DATA BLOCK >>
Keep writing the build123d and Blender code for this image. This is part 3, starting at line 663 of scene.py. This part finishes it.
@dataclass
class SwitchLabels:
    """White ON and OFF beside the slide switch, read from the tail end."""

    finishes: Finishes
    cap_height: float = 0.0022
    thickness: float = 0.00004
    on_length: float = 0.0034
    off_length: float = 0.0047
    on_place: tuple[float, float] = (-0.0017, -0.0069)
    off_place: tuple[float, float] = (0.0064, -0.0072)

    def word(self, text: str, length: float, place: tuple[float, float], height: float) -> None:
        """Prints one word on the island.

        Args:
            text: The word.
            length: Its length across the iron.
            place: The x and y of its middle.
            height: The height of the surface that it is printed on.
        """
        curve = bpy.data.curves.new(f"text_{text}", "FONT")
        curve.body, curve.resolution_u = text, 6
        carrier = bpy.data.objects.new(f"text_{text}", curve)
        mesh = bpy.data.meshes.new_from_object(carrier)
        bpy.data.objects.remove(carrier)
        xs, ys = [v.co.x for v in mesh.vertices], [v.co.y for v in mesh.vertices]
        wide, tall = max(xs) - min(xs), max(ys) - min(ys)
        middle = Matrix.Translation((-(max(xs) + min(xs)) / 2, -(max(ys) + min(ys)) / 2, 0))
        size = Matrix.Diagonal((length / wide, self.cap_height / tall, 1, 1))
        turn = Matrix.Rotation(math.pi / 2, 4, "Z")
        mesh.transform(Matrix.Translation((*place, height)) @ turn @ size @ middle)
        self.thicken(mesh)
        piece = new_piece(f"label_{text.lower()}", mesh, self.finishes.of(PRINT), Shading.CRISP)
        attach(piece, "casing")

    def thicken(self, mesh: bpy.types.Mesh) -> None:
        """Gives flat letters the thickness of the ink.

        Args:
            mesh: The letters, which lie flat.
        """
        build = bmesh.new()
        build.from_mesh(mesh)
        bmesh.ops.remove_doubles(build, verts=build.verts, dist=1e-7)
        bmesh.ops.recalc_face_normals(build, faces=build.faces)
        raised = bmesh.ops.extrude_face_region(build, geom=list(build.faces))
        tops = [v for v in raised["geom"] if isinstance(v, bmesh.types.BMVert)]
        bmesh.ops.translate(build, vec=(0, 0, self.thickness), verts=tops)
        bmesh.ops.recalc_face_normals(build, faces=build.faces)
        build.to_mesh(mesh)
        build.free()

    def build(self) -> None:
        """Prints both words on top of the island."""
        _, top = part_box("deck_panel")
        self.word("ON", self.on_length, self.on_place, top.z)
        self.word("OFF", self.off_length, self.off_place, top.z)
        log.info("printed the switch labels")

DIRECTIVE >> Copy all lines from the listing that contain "piece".

FINAL RESULT >>
        piece = new_piece(f"label_{text.lower()}", mesh, self.finishes.of(PRINT), Shading.CRISP)
        attach(piece, "casing")